Labels and publishers don’t like the fact that YouTube is responsible for such high consumption of music, but pays relatively low royalties compared to Spotify-type services. The problem is that YouTube is such an important marketing platform these days, and the aforementioned safe harbours mean that if a label or publisher pulls from the service, the rights owner has to take on responsibility for ensuring user-uploaded content using their recordings or songs is removed.

Trade bodies for the labels and publishers – and collecting societies like PRS – want safe harbour rules to be rewritten, to put more of that responsibility onto YouTube. The Google-owned company will fight that proposal full-on, of course.

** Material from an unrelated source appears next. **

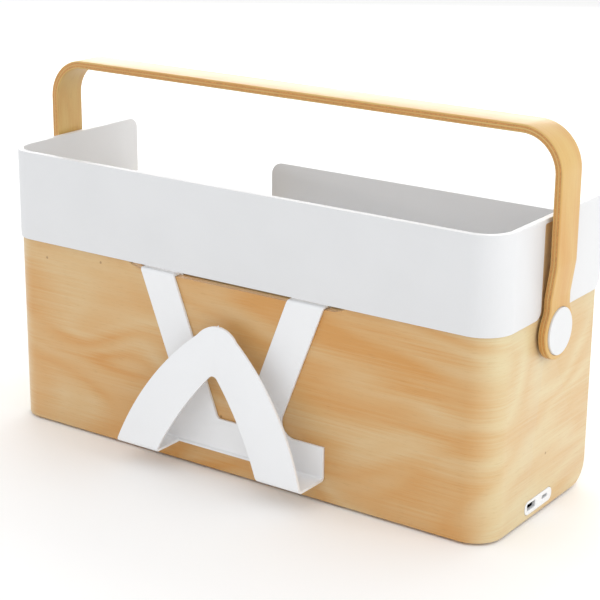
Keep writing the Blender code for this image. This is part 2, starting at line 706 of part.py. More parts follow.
def make_clip():
    outline = clip_path()
    clip = plate("keyboard_clip", [outline], "YZ", 0, 2 * CLIP_HALF, WHITE)
    split = FRONT_FACE - CLIP_DEPTH / 3
    rear_depth = split - (FRONT_FACE - 2 * CLIP_DEPTH)
    above = CASE_HEIGHT + 4 * CUT_OVER
    bar = CLIP_BAR_TOP
    rear_middle = (split + FRONT_INSIDE + CLIP_DEPTH / 2) / 2
    rear_span = FRONT_INSIDE + CLIP_DEPTH / 2 - split

    def rear(name, corners, radii):
        shape = [(x, FLOOR_Z + z) for x, z in round_corners(corners, radii, steps=5)]
        cut(clip, plate(name, [shape], "XZ", rear_middle, rear_span, None, CUTTERS))

    top_in, low_in = strap_edge(STRAP_TOP_INNER, above), strap_edge(STRAP_TOP_INNER, bar)
    top_out, low_out = strap_edge(STRAP_TOP_OUTER, above), strap_edge(STRAP_TOP_OUTER, bar)
    rear("between_straps", [(-low_in, bar), (low_in, bar), (top_in, above), (-top_in, above)],
         [APEX_RADIUS / 6, APEX_RADIUS / 6, 0, 0])
    past = CLIP_HALF + 2 * CUT_OVER
    for sign, hand in ((-1, "left"), (1, "right")):
        corners = [(sign * past, bar), (sign * past, above), (sign * top_out, above), (sign * low_out, bar)]
        rear(f"outside_strap_{hand}", corners, [0, 0, 0, APEX_RADIUS / 2])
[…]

In the meantime – away from the lobbying brigade – artists and labels, and other music stakeholders, still have much to gain by better using YouTube as a fan engagement platform, an upsell platform and an ad platform, while if Red was to work, that arguably attracts a mass market consumer who realistically is never going to pay ten pounds a month for a standalone music service. So, YouTube is possibly the most important digital partner for music long-term, despite it not being so lucrative today as the standalone digital music set-ups.

But it’s still evil, OK? I was in a rush at that tube station. And I really wanted that soup. And I don’t need socks. And driving that day was stressful enough already. And it totally ruined that gig for me. And I really needed that cup of coffee. And my sister lives in Leeds. And my Uber bill is going to be huge. And where oh where oh where are my fucking keys. Value gap, value gap, value gap. Safe harbours, safe harbours, safe harbours.